To maximize clients’ value, increase their frequency of visits with pre-booking and sell them more services or products. Notes Kevin P. Lent, a franchise owner of four Sola Salon Studios locations in the Midwest, “Our most successful tenants are great at pre-booking. Their clients are more supportive of the concept because they want to support them as new business owners.”
Ann Riordan, who owns Bobs, Bouffants & Buzz Cuts, a Salons by JC suite in Chicago, IL, says she pre-books about 70% of her clients and agrees that it’s crucial for avoiding extended appointments. However, cautions Antonio Heath, whose Tonsorial Studio 24 Sola Suite is in Birmingham, MI, “Don’t have all standing appointments; leave a window for new clients or your business won’t grow.”
Heath, who says men prefer the convenience of last-minute booking anyway keeps his clients coming with an old-fashioned 30-minute shave that includes a steam-towel treatment, exfoliation and a post-shave mini facial. Retail represents 30% of his annual revenue, he adds. “Men who go to barbers aren’t used getting a shampoo first. I teach them the importance of proper shampooing and conditioning, and they buy from me.”
Riordan rewards valued clients with frequent user cards (a 10th haircut is free and a sixth color service is 50% off), upsells color appointments with balayage and encourages clients to buy products by offering progressive discounts—from 10% off one product, up to 30% off three.
It’s easy to get overwhelmed when you do it all. Successful renters pre-plan, use technology tools and are thoughtful about their schedules. Advises Lent. “Allow yourself time between clients to catch up on texts, voicemails and schedule changes.”
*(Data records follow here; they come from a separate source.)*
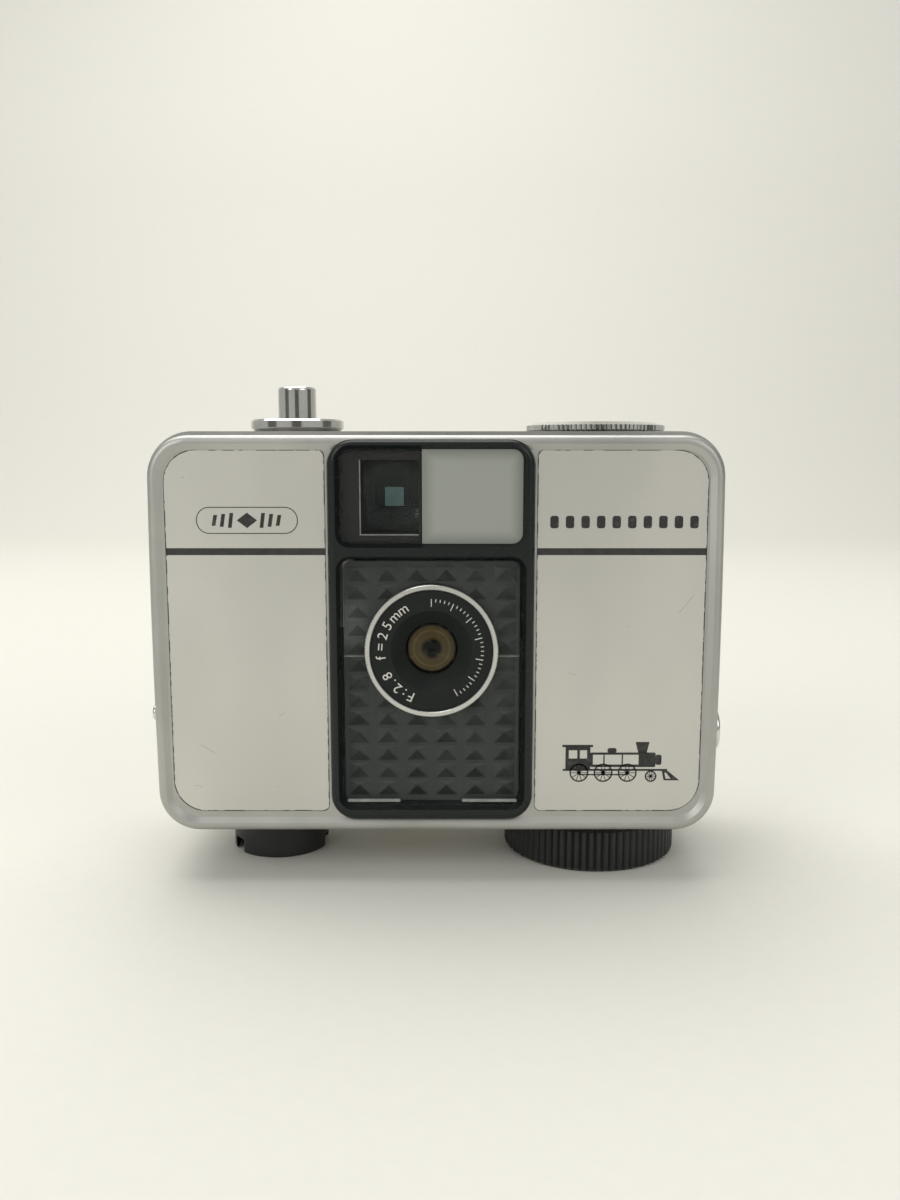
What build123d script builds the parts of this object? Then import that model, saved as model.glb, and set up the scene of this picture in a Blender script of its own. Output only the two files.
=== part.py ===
"""Compact clockwork half frame camera, built as the separate pieces it comes apart into.

Millimetres, +Z up, the front faces -Y and +X is on the right of someone looking at the front.
The origin lies under the middle of the camera, on the surface that its two bottom knobs stand on.
"""

import math
import os

from build123d import *

# ---------------------------------------------------------------- driving dimensions
# body
body_height = 61.5
camera_depth = 34.0
ground_gap = 7.7            # body bottom above the surface, set by the two knobs
chamber_side_gap = 3.75     # film chambers to the sides of the body
spool_side_gap = 5.5
cassette_gate_gap = 12.8    # film chambers to the lens axis
spool_gate_gap = 13.95
corner_radius = 6.8
side_crown = 0.3            # how far each side bows out at mid height
shell_wall = 1.2
lug_reach = 1.7             # how far the strap lug stands out
socket_reach = 1.0          # how far the flash socket stands out

# front bezel and its bead
bezel_depth = 3.2
bezel_inset = 0.6           # bezel edge inside the body edge
bezel_web = 0.8
crest_setback = 0.6         # bead crest behind the foremost face
crest_width = 1.3
bead_slope = 0.85
bead_drop = 0.5
bead_round = 1.0

# face plates
plate_thickness = 0.6
plate_side_margin = 3.25
plate_top_margin = 2.75
plate_bottom_margin = 3.7
plate_corner = 4.8
plate_inner_corner = 1.0
plate_rib = 0.4             # thin rib between a plate and the centre panel

# centre panel
panel_width = 30.7
panel_top_margin = 1.3
panel_bottom_margin = 2.5
panel_corner = 3.8
panel_round = 0.9
opening_width = 27.3
opening_corner = 1.6
opening_bevel = 0.5
finder_opening_height = 14.0
panel_head = 1.3            # panel edge above the finder opening
panel_bar = 2.3             # bar between the two openings
panel_foot = 2.2            # panel edge below the cell opening
panel_ledge = 0.3           # shelf that the finder panes rest against

# light cell window and its pyramids
cell_columns = 6
cell_rows = 13
cell_rim = 0.5
pyramid_height = 0.9
cell_base = 0.9
cell_sink = 0.5             # cover behind the panel face
selenium_thickness = 0.7

# lens
lens_z = 36.5
ring_radius = 10.05
ring_wall = 0.75
ring_bevel = 0.1
ring_depth = 2.2
name_ring_sink = 0.4
name_flat = 3.1             # width of the flat lettered face
name_depth = 3.4
glass_radius = 3.9
barrel_wall = 3.6
housing_radius = 11.3
housing_depth = 4.6
housing_wall = 0.4
housing_setback = 7.5       # shutter housing behind the front face
stop_radius = 3.7
blade_thickness = 0.15
blade_overlap = 0.5
blade_margin = 0.9
blade_pivot_x = 2.2
blade_pivot_z = 8.2
pivot_radius = 0.5
diaphragm_hole = 1.2

# film path
film_setback = 5.8          # film behind the outside of the door
frame_width = 17.0
frame_height = 24.0
chamber_front_gap = 0.5     # film chambers to the back of the bezel
cassette_radius = 13.1
takeup_radius = 12.4
chamber_wall = 1.0
deck_thickness = 1.2
chamber_floor_z = 10.8
roof_drop = 8.2             # chamber roof below the body's top
chassis_setback = 1.1       # back of the chassis in front of the film
film_width = 35.0
perforation_span = 28.2     # between the two rows of perforations
gate_left = 13.4            # gate plate reach on the cassette side of the lens
gate_right = 9.8
gate_plate = 1.0
gate_drop = 6.1             # gate top below the chamber roof
box_bottom = 20.0           # underside of the light box
rail_height = 0.5
rail_width = 1.2
sprocket_offset = 13.75     # sprocket beside the lens axis
sprocket_teeth = 4
perforation_pitch = 4.75
sprocket_tooth = 0.7
sprocket_ring = 2.6         # height of each toothed end
small_shaft_radius = 1.0

# spring motor
spool_radius = 7.0
spool_wall = 1.2
spool_flange_radius = 9.2
spool_flange = 1.2
arbor_radius = 2.5
spring_strip = 0.35
spring_turns = 5
spring_height = 30.0
knob_radius = 14.2
knob_ribs = 75
rib_depth = 0.35
knob_chamfer = 0.7
knob_gap = 0.4              # knobs below the body

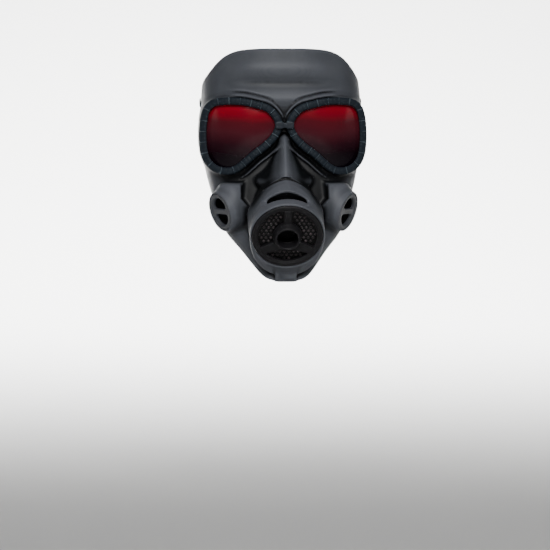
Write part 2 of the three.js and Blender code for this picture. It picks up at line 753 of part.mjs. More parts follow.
// The moulding: everything that is skin joined, less its hollow, trimmed to the outline from the side
function faceShell() {
  let outer = faceSolid(0);
  let hollow = faceSolid(wall);
  const collarOut = rimWidth - collarInset;
  const collarEnd = seatBehind + collarDepth;
  const collar = lensPost(collarOut).intersect(sweepSheet(seatBehind, collarEnd));
  const collarHollow = lensPost(collarOut - wall, 20).intersect(sweepSheet(floorBehind, collarEnd - wall));
  outer = outer.add(collar).add(mirrored(collar));
  outer = outer.add(noseSolid(0)).add(placed(muzzleOuter().add(chinBar()), coverPlace));
  const pod = placed(podOuter(), podPlace(1));
  outer = outer.add(pod).add(mirrored(pod));
  for (const form of BEADS.map(bead)) outer = outer.add(form).add(mirrored(form));
  hollow = hollow.add(collarHollow).add(mirrored(collarHollow)).add(noseSolid(wall));
  const bore = post(coverRadius + gap, -ledgeBack, muzzleLength);
  hollow = hollow.add(placed(muzzleInner().add(bore), coverPlace));
  const podHollow = placed(podInner(), podPlace(1));
  hollow = hollow.add(podHollow).add(mirrored(podHollow));
  const ahead = lensPost(rimWidth + 2 * gap).intersect(sweepSheet(-rearClose, seatBehind));
  const rabbet = lensPost(lensBorder + gap).intersect(sweepSheet(0, rabbetBehind));
  const through = lensPost(-lensLedge, 24);
  const seatRing = lensPost(rimWidth + 2 * gap + wall)
    .intersect(sweepSheet(0, floorBehind))
    .intersect(faceSolid(0));
  const podCup = placed(post(podBore / 2 + podFloor, -podDepth - podFloor, -capThickness), podPlace(1));
  let skin = outer.subtract(hollow);
  for (const part of [seatRing, podCup]) skin = skin.add(part).add(mirrored(part));
  for (const cut of [ahead, rabbet, through, podHollow]) skin = skin.subtract(cut).subtract(mirrored(cut));
  return skin.intersect(sideOutline()).subtract(studHoles());
}

function coverWindows() {
  const [inner, outer] = [hubDiameter / 2, windowOuter / 2];
  const spokeAt = (radius) => Math.acos(spokeWidth / 2 / radius) / DEGREE;
  const outside = arc(outer, -windowEnd, spokeAt(outer), 12);
  const right = [...outside, ...arc(inner, spokeAt(inner), -windowEnd, 8)];
  const left = right.map(([x, y]) => [-x, y]);
  const end = Math.asin(lowerWindowHalf / outer) / DEGREE;
  const corner = -outer * Math.cos(end * DEGREE);
  const steps = 8;
  const top = Array.from({ length: steps + 1 }, (_, i) => {
    const share = 1 - (2 * i) / steps;
    return [share * lowerWindowHalf, corner + (-lowerWindowTop - corner) * (1 - share * share)];
  });
  const lower = [...arc(outer, -end - 90, end - 90, 12), ...top.slice(1, -1)];
  return [right, left, lower];
}

function filterCover() {
  const shape = new THREE.Shape().absarc(0, 0, coverRadius, 0, 360 * DEGREE);
  shape.holes.push(new THREE.Path().absarc(0, 0, hubHole / 2, 0, 360 * DEGREE));
  for (const corners of coverWindows()) shape.holes.push(windowPath(corners));
  const plate = new THREE.ExtrudeGeometry(shape, {
    depth: coverThickness,
    bevelEnabled: false,
    curveSegments: 14,
  });
  const hub = turned([
    [hubHole / 2, -coverThickness],
    [hubDiameter / 2, -coverThickness],
    [hubDiameter / 2, 0],
    [hubFront / 2, hubRise - hubBevel / 2],
    [hubFront / 2 - hubBevel, hubRise],
    [hubHole / 2 + hubMouth, hubRise],
    [hubHole / 2, hubRise - hubMouth],
    [hubHole / 2, -coverThickness],
  ], 28);
  return placed(solid(plate.translate(0, 0, -coverThickness)).add(hub), coverPlace);
}

// Whether a place in the disc lies inside a window by more than a margin
function inWindow(x, y, margin) {
  const radius = Math.hypot(x, y);
  const [inner, outer] = [hubDiameter / 2 + margin, windowOuter / 2 - margin];
  if (radius > outer) return false;
  const below = -Math.tan(windowEnd * DEGREE) * Math.abs(x);
  if (radius > inner && y > below + margin && Math.abs(x) > spokeWidth / 2 + margin) return true;
  const corner = -Math.sqrt((windowOuter / 2) ** 2 - lowerWindowHalf ** 2);
  const share = x / lowerWindowHalf;
  return Math.abs(share) < 1 && y < corner + (-lowerWindowTop - corner) * (1 - share * share) - margin;
}

function filterMesh() {
  const radius = coverRadius - gap;
  let body = post(radius, -meshBack - meshThickness, -meshBack);
  const cup = turned([
    [0, -meshBack - cupDepth - cupWall],
    [hubHole / 2 + cupWall, -meshBack - cupDepth - cupWall],
    [hubHole / 2 + cupWall, -meshBack],
    [0, -meshBack],
  ]);
  body = body.add(cup).subtract(post(hubHole / 2, -meshBack - cupDepth, 0));
  const bumps = [];
  const rows = Math.ceil(windowOuter / meshPitch);
  for (let i = -rows; i <= rows; i++) {
    for (let j = -rows; j <= rows; j++) {
      const x = (j + (i % 2 ? 0.5 : 0)) * meshPitch;
      const y = i * meshPitch * Math.sin(60 * DEGREE);
      if (inWindow(x, y, bumpMargin)) bumps.push([x, y]);
    }
  }
  const sunk = meshThickness / 2;
  const height = bumpHeight + sunk;
  const base = (bumpRadius * height) / bumpHeight;
  for (const [x, y] of bumps) {
    const cone = new THREE.ConeGeometry(base, height, 4);
    const lifted = cone.rotateX(90 * DEGREE).translate(x, y, -meshBack - sunk + height / 2);
    body = body.add(solid(lifted));
  }
  return placed(body, coverPlace);
}

const vinyl = { color: 0x44484c, roughness: 0.55, metalness: 0 };
const rimPaint = { color: 0x262c34, roughness: 0.5, metalness: 0 };
const redLens = { color: 0x7a0f1c, roughness: 0.08, metalness: 0 };
const brownVinyl = { color: 0x2b292d, roughness: 0.6, metalness: 0 };
const elastic = { color: 0x17181a, roughness: 0.9, metalness: 0 };
const steel = { color: 0x55585c, roughness: 0.4, metalness: 0.9 };

const mask = new THREE.Group();
function addPiece(name, body, finish) {
  const mesh = new THREE.Mesh(geometryOf(body), new THREE.MeshStandardMaterial(finish));
  mesh.name = name;
  mask.add(mesh);
}

addPiece("face_shell", faceShell(), vinyl);
const rim = goggleRim();
addPiece("goggle_rim_left", rim, rimPaint);
addPiece("goggle_rim_right", mirrored(rim), rimPaint);
addPiece("lens_left", lens(), redLens);
addPiece("lens_right", mirrored(lens()), redLens);
addPiece("bridge_clip", bridgeClip(), rimPaint);
addPiece("filter_cover", filterCover(), brownVinyl);
addPiece("filter_mesh", filterMesh(), brownVinyl);
const cap = placed(podCap(), podPlace(1));
addPiece("pod_cap_left", cap, vinyl);
addPiece("pod_cap_right", mirrored(cap), vinyl);
addPiece("head_strap", headStrap(), elastic);
addPiece("strap_stud_left", strapStud(), steel);
addPiece("strap_stud_right", mirrored(strapStud()), steel);

export default mask;
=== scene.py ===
import math

import bpy
import numpy as np
import openvdb
from mathutils import Matrix, Vector


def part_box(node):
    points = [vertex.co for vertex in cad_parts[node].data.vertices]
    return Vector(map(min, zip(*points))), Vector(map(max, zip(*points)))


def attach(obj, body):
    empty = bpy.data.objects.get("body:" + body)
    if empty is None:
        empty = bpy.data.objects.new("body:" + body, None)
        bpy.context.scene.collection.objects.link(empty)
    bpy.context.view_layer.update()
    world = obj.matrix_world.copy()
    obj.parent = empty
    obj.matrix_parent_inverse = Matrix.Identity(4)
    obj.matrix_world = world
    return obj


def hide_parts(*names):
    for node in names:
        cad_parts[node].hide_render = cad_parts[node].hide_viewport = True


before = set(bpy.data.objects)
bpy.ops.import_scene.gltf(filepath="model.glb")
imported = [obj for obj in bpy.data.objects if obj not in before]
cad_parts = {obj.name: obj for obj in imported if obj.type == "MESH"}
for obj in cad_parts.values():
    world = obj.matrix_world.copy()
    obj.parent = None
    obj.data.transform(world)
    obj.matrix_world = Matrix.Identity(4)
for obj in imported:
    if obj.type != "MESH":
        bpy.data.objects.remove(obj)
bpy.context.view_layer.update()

# Moulding
# One skin of soft dark grey vinyl, cast in a hollow mould: forehead band, brow, nose ridge, cheeks, stepped
# muzzle, cheek pods and chin. It is worked out here in millimetres as a field of distances on a fine grid,
# negative in the vinyl, and its surface is taken where the field is zero.
MM = 0.001
grain = 0.8
mask_half = 80.5
mask_rise = 41.5
mask_drop = 193.5
side_depth = 77
face_reach = 30
wall = 3
gap = 0.3

# up is a share of the rise or the drop, half of half the width, front of the reach, side of the side depth
# where the section is widest, and square is how boxy its corner is
FACE = [
    # up, half, front, side, square
    (1.4, 0.9, -0.55, 1.0, 2.3),
    (1.0, 0.95, -0.3, 1.0, 2.3),
    (0.62, 0.97, -0.12, 0.98, 2.4),
    (0.36, 0.985, -0.09, 0.95, 2.45),
    (0.18, 0.995, -0.07, 0.92, 2.5),
    (0, 1.0, 0, 0.88, 2.7),
    (-0.05, 1.005, 0.07, 0.82, 2.9),
    (-0.17, 1.012, -0.02, 0.78, 3.2),
    (-0.3, 1.0, -0.2, 0.74, 3.0),
    (-0.4, 0.965, -0.12, 0.68, 2.7),
    (-0.5, 0.91, 0.04, 0.58, 2.5),
    (-0.6, 0.84, 0.2, 0.46, 2.4),
    (-0.7, 0.765, 0.42, 0.3, 2.3),
    (-0.76, 0.68, 0.57, 0.2, 2.25),
    (-0.82, 0.545, 0.66, 0.06, 2.2),
    (-0.91, 0.385, 0.84, -0.14, 2.2),
    (-0.97, 0.29, 0.98, -0.3, 2.3),
    (-1.03, 0.24, 1.0, -0.36, 2.4),
]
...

Alshomary does just that during daily mini breaks and also makes social postings to fill openings. “Track your sales daily, along with add-on services and retail,” she advises. “See where you are falling short and focus on ways to improve.” Now, she even double books—if she knows the clients are compatible.
Other must-follow advice includes getting an accountant and using downtime wisely. Riordan says renters fail because they go home if the book is empty. She uses unfilled time slots to contact clients who haven’t been back in a while; Heath posts the photos of their last cut on Facebook and tags them so they see how their hair should look.
“You need a system to calculate income and expenses,” adds Heath. “Track tips separately; don’t consider them extra cash to blow.”
“In my rental classes, I always hear people say it is a lot more work than they thought,” says Jager. “Hire help, even for 10 hours a week to manage social media. Use online booking, keep your business bank accounts separate from personal ones and do what your accountant advises.”
Try These Marketing Tactics
Most successful renters recommend adding value, as opposed to discounting, and completely avoid Groupon. Instead, they say, get the type of clients you want with tailored social posts that showcase your signature looks.
Lent says the best success stories involve those using Facebook and Instagram daily. One of his Ann Arbor, MI, renters got 500 new clients by doing so, and by incentivizing clients to write Yelp reviews before they leave. Also, cross-market by paying pros with specialties other than yours (an esthetician or nail tech) $10 for every referral.
“Offer them a free service first,” says Lent. “If you gain a new client who comes in eight times a year, it’s worth exponentially more than $10 and a free service. A new, loyal client can be worth tens of thousands of dollars over your career.”
- Always reward referrals. Riordan gives clients 20% off for every referral; new clients get the same when they visit via referral. Lent advises giving clients a free service or product for referrals.
- Use social media to fill last-minute openings says Heath. Post your work daily at peak times. (9 a.m. and 5 p.m.)
- Give clients a reason to come to you. Niches like curly hair specialties and age management get you the loyal clients you want, says Jager. “Take more education so you can service new needs.”
- Get your brag on. “Since 2011, I’ve captured photos of my work, posted them on social media and announced any education I was taking,” says “I had no idea the success it would bring me. Allow 15 extra minutes to give your client an amazing blowout to show off the color you just did; take before and after shots of your work. Tag your clients so that if someone loves their hair, they know who did it.”
- Tap into trends, seasons and events. Suggest a final glosser to make hair color look great in holiday selfies. For those who like root shadowing to ease grow-out, create a “See Your Shadow…or Not,” promotion for Groundhog Day. Teach couples how to do a scalp massage on one another for Valentine’s Day. Anytime there’s an event like the Oscars, re-create the hottest red-carpet styles fast and get them online.
- Try this. One of the most successful promotions of all times, say several renters, is to create a drawing for a year’s worth of free cuts and enter clients’ names every time they visit or refer a new client.
“If you want to succeed, take classes to avoid getting stale,” says Heath. “Get inspired by like-minded people. Avoid an assembly line experience, always go the extra mile.”
PHOTO CAPTIONS, PHOTOS IDENTIFIED BY NAME
Kathy Jager says you need to maintain a high energy level and dress the part to succeed.”Don’t dress down just because you’re in a suite.”
Phylicia Alshomary cross promotes with her tattoo artist. “The idea came from my desire to do more fashion colors, and I found a target market for that. It has helped us both.”
Kevin Lent/Photo of a Sola Studio. Renters at Kevin P. Lent’s suites (here, an Ann Arbor, MI, suite) get help with business education. Many Sola franchisees provide it.
Ann Riordan says she’s already taken six free classes, courtesy of her Salons by JC franchise owner. They even included one on tax prep.
Antonio Heath travels as an independent clipper educator and a trainer for Hattori Hanzo Shears. Many companies hire renters as educators because renters can easily book out to travel.